__Problem requirements__.
Show every line in the entries below where the word "that" appears.

════════════════════

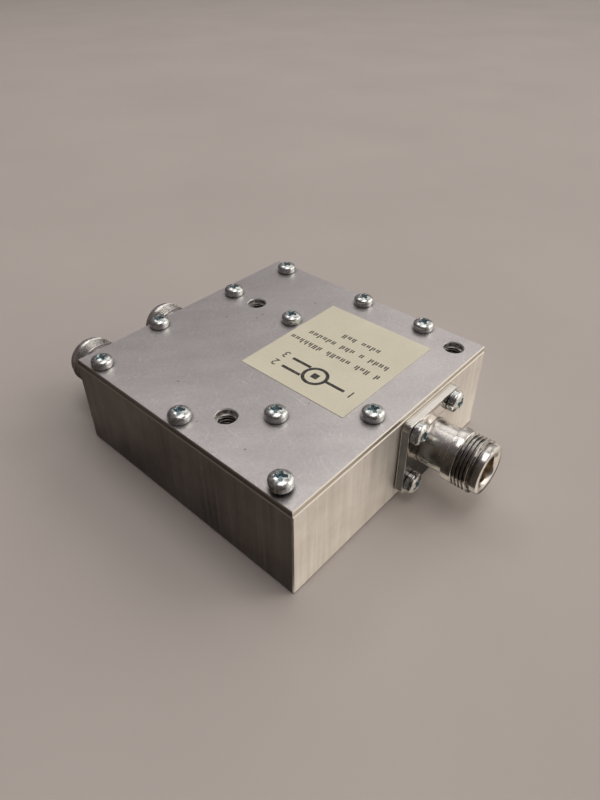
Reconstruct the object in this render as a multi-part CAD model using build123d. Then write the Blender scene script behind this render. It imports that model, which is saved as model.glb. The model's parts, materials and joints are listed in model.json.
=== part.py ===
from build123d import *
import os

# A two-way coaxial power splitter. A milled aluminium box with a screwed lid carries
# one flange jack on its front face and two on its back face, and a microstrip
# divider board lies in the pocket under the lid.
# Millimetres. The origin is the centre of the box's underside and +Z is up. The
# input jack points along -Y and the two output jacks point along +Y.

# Box and lid
BOX_WIDTH = 86.6
BOX_DEPTH = 86.6
BODY_HEIGHT = 28.4
BODY_EDGE_BREAK = 0.35
LID_THICKNESS = 1.6
LID_INSET = 0.2
LID_EDGE_BREAK = 0.25

# Jack places on the box: the output jacks sit just under the middle of the body's
# height, and the input jack a little higher than they do
OUTPUT_SIDE_INSET = 14.2
OUTPUT_PITCH = 30.5
OUTPUT_DROP = 0.4
INPUT_OFFSET = 10.1
INPUT_RISE = 1.6

# Pocket milled from the top: a room for the divider and a leg to the input jack
END_WALL = 9.8
ROOM_DEPTH = 37.0
ROOM_MARGIN = 6.75
LEG_WIDTH = 13.0
LEG_REACH = 9.5
POCKET_CORNER_R = 3.0

# Jack shell, measured outward from the face that it is screwed to
FLANGE_SIZE = 25.4
FLANGE_THICKNESS = 2.6
FLANGE_CORNER_R = 2.0
FLANGE_HOLE_SPACING = 18.3
BARREL_DIAMETER = 13.9
BARREL_LENGTH = 7.8
THREAD_DIAMETER = 15.875
THREAD_LENGTH = 8.0
THREAD_END_BREAK = 0.4
RELIEF_DIAMETER = 14.0
RELIEF_LENGTH = 0.5
NOSE_DIAMETER = 14.5
NOSE_LENGTH = 1.9
NOSE_BREAK = 0.4
SOCKET_DIAMETER = 8.1
SOCKET_DEPTH = 9.1
MOUTH_DIAMETER = 9.4
MOUTH_TAPER_LENGTH = 0.8

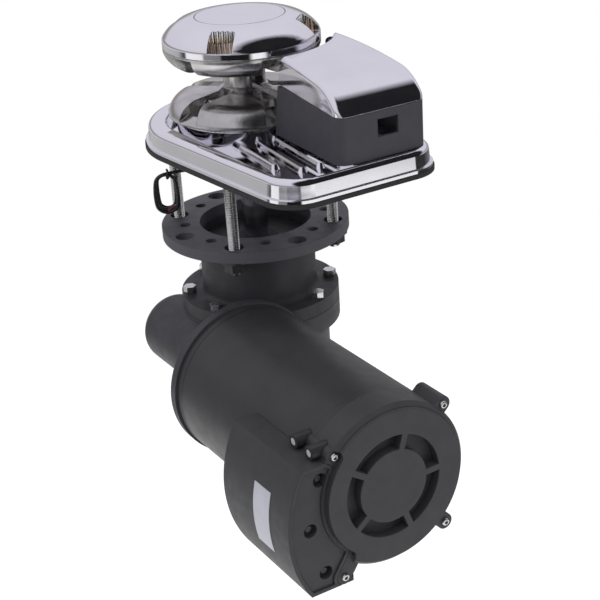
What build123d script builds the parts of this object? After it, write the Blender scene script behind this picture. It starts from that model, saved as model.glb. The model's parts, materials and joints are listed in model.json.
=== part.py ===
from build123d import *
import os
from math import degrees, pi, radians, tan

# Vertical anchor windlass. Millimetres. The origin is on the gypsy shaft's axis at the deck,
# the underside of the gasket. +Z is up, +X runs towards the chain pipe and along the motor.

# Clearances
RUNNING_GAP = 0.05
FACE_GAP = 0.3

# Deck plate, a teardrop: a round end about the shaft and a squarer end over the chain pipe
BASE_R = 89
BASE_CORNER_X = 152
BASE_CORNER_Y = 46
BASE_CORNER_R = 31
GASKET_T = 3.5
LIP_INSET = 1
LIP_T = 3
WALL_INSET = 3
WALL_DRAFT = 5
RIM_TOP = 21.5
RIM_OUTER_FILLET = 5
RIM_INNER_FILLET = 2.5
TRAY_FLOOR = 12
TRAY_R = 69
TRAY_CORNER_Y = 44
TRAY_CORNER_R = 21
PEDESTAL_R = 60
PEDESTAL_TOP = 24.5
PEDESTAL_FILLET = 2
PEDESTAL_WELL_R = 49
PEDESTAL_WELL_FLOOR = 15
SHAFT_BOSS_R = 22
CHAIN_PIPE_X = 112
CHAIN_PIPE_Y = 23
CHAIN_PIPE_LENGTH = 62
CHAIN_PIPE_WIDTH = 54
CHAIN_PIPE_CORNER_R = 20
RIB_WIDTH = 8
RIB_HEIGHT = 4.5
RIB_LENGTH = 84
RIB_TURN = -5.8
RIB_TAPER = 25
RIB_CENTRES = ((80, -40.2), (100.3, -27.5), (100.7, -11.4))
LAND_INSET = 1
LAND_SETBACK = 8.5

# Studs that clamp deck and gearbox together
STUD_PCD = 140
STUD_COUNT = 4
STUD_R = 5
STUD_THREAD_R = 4.5
STUD_TOP = 10.5
WASHER_R = 12
WASHER_T = 2.5
NUT_ACROSS_FLATS = 17
NUT_T = 8
STUD_PROUD = 4

# Shaft
SHAFT_R = 11
SHAFT_TOP_R = 10
THREAD_R = 9
THREAD_TOP = 97
WASHER_SEAT = 86
WHEEL_SEAT_R = 12.5
COLLAR_R = 14.5
FOOT_R = 10
BUSH_R = 16
BUSH_BOTTOM = 6
SEAL_BOTTOM = 20
SEAL_TOP = 23.5
KEY_WIDTH = 6
KEY_BOTTOM_R = 6.5
KEY_TOP_R = 12.5
WHEEL_KEY_WIDTH = 8
WHEEL_KEY_BOTTOM_R = 8.5
WHEEL_KEY_TOP_R = 15.5

# Gypsy for 10 mm chain: two mirrored flanges with five rounded lobes each
GYPSY_BOTTOM = 26
GYPSY_TOP = 84
GYPSY_R = 66.5
GYPSY_LOBES = 5
LOBE_CENTRE_ANGLE = -42
NECK_R = 18
LOBE_FACE = 43.3
LOBE_ROUND_R = 50
LOBE_SHOULDER = (61, 38)
RIM_EDGE_T = 3
SLOT_FLOOR_Z = 41.5
CHAIN_SLOT_WIDTH = 13.5
CHAIN_SLOT_MOUTH = 26
GYPSY_BORE_R = 12.5
GYPSY_BUSH_HALF = 15
CONE_MOUTH_R = 38
CONE_FLOOR_R = 33
CONE_DEPTH = 12.5
CONE_RECESSION = 0.5
MAGNET_R = 3
MAGNET_LENGTH = 5

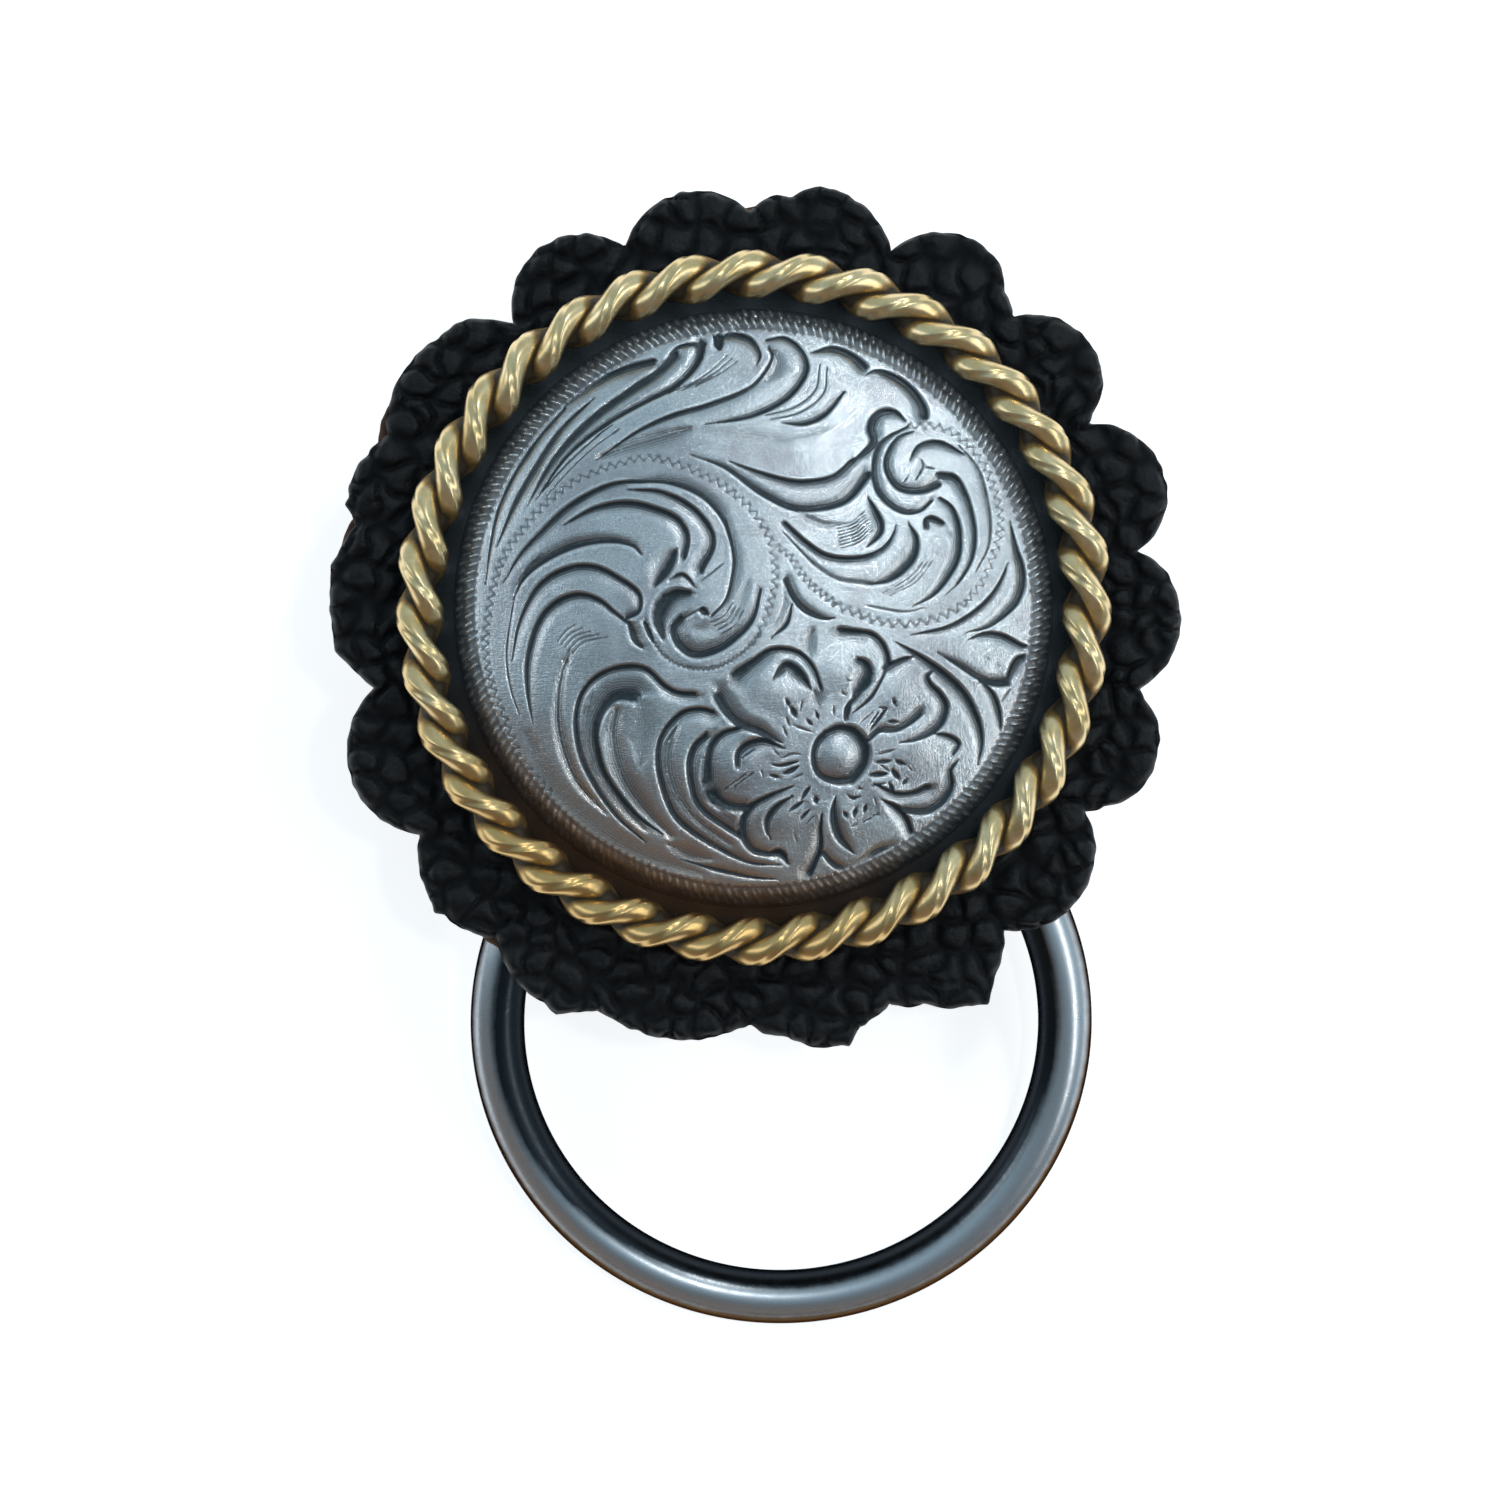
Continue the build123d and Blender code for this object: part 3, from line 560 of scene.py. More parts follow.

════════════════════

__Answer to this task__.
Reconstruct the object in this render as a multi-part CAD model using build123d. Then write the Blender scene script behind this render. It imports that model, which is saved as model.glb. The model's parts, materials and joints are listed in model.json.
# Jack shell, measured outward from the face that it is screwed to
What build123d script builds the parts of this object? After it, write the Blender scene script behind this picture. It starts from that model, saved as model.glb. The model's parts, materials and joints are listed in model.json.
# Studs that clamp deck and gearbox together